Apregoa a Constituição Federal a independência e harmonia dos Poderes Constituídos, ao determinar no artigo 2°: “Art.2° São poderes da União, independentes e harmônicos entre si, o Legislativo, o Executivo e o Judiciário.” Por consequência, quer a Constituição Federal fixar que os Poderes Executivo, Legislativo e Judiciário dispõem, além da competência funcional, a independência administrativa e orçamentária. Verifica-se que, nas palavras do Prof. Alexandre de Morais, tanto o Poder Legislativo quanto o Poder Judiciário, possuem, dentre suas funções atípicas, administrar os bens, dinheiros e pessoas dispostas em sua esfera de atuação para consecução de suas funções típicas, respectivamente, legislar e julgar. “As funções atípicas constituem-se em administrar e julgar. A primeira ocorre, exemplificativamente, quando o Legislativo dispõe sobre sua organização e operacionalização interna, provimento de cargos, promoções de servidores…” (fls.375). “O Judiciário, porém, como os demais Poderes do Estado, possui outras funções, denominadas atípicas, de natureza administrativa e legislativa.
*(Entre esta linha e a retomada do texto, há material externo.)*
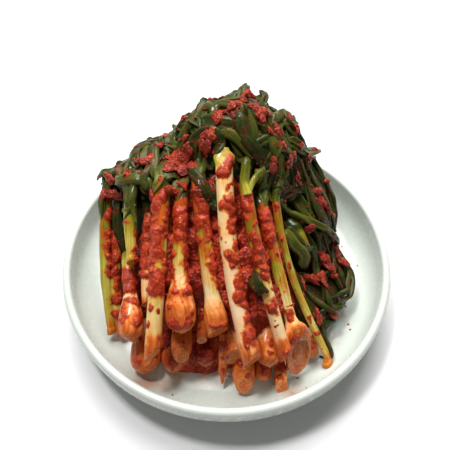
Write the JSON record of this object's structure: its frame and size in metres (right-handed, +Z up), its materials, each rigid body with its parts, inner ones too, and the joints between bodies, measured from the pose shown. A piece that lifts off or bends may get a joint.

São de natureza administrativa, por exemplo, concessão de férias aos seus membros e serventuários; prover, na forma prevista nessa Constituição, os cargos de juiz de carreira na respectiva jurisdição.” (fls.449) [2]. Portanto, do até então disposto, se constata que, pelo princípio da separação dos poderes, ou da separação de funções ou atribuições, como alguns querem, estaria o Poder Legislativo legitimado para, dentre sua função atípica de administrar, conceder a revisão geral ao funcionalismo de seu quadro próprio. Contudo, algumas variantes deverão ser consideradas, em especial as dispostas no estudo do Prof. Meirelles Teixeira:

“O princípio da separação dos poderes (ou divisão, ou distribuição, conforme a terminologia adotada) significa, portanto, entrosamento, coordenação, colaboração, desempenho harmônico e independente das respectivas funções, e ainda que cada órgão (poder), ao lado de suas funções principais, correspondentes à sua natureza, em caráter secundário colabora com os demais órgãos de diferente natureza, ou pratica certos atos que, teoricamente, não pertenceriam á sua esfera de competência. É nesse sentido que a Constituição brasileira não fala, como já observamos, em “separação de poderes”, mas apenas em “harmonia e independência dos poderes”, e declara serem poderes da União o Legislativo,o Executivo e o Judiciário, “Independentes e harmônicos entre si. A nenhum Poder será lícito. Portanto, fora dos casos estabelecidos pela Constituição, praticar atos ou funções que, pela sua natureza intrínseca, pelo seu conteúdo, correspondam à competência de outro poder e, muito menos, evidentemente usurpar competência de outro. Isto é, praticar atos e funções que a Constituição assinale a outro Poder. Do mesmo modo, salvo nos casos expressamente previstos e estabelecidos na Constituição, nenhum Poder poderá, direta ou indiretamente, limitar, embaraçar ou controlar a ação de outro, nem subordinar outro Poder à sua ação, seja condicionando-lhe a atividade, seja revogando-lhe atos e decisões. “Separação de poderes” não significa, portanto, e já o vimos, ausência de limitações recíprocas, de coordenação, de Interdependência, de tarefas comuns entre os poderes. Significa, entretanto, que essas limitações, esses controles, essas interferências de cada Poder na esfera teoricamente de

competência dos demais, essa interdependência e coordenação, serão estritamente aquelas estabelecidas e admitidas pela Constituição, pois se fôssemos admitir outras, por obra da lei ordinária, dos atos administrativos e das decisões judiciais, cairia por terra todo o sistema constitucional, e, de mutilação em mutilação desse sistema, chegaríamos, afinal, à acumulação e à confusão dos poderes’ [3]. Em análise ao Art. 84 da Constituição Federal, determinante das competências privativas do Presidente da República (Poder Executivo), não se encontra a de conceder ou não a revisão-geral anual ao funcionalismo público municipal e, sequer, a de deliberar relativamente à criação, transformação e extinção dos cargos públicos, competência esta privativa do Congresso Nacional (Poder Legislativo). “Art.48. Cabe ao Congresso Nacional, com a sanção do Presidente da República, não exigida esta para o especificado nos arts.49, 51 e 52, dispor sobre todas as matérias de competência da União, especialmente sobre……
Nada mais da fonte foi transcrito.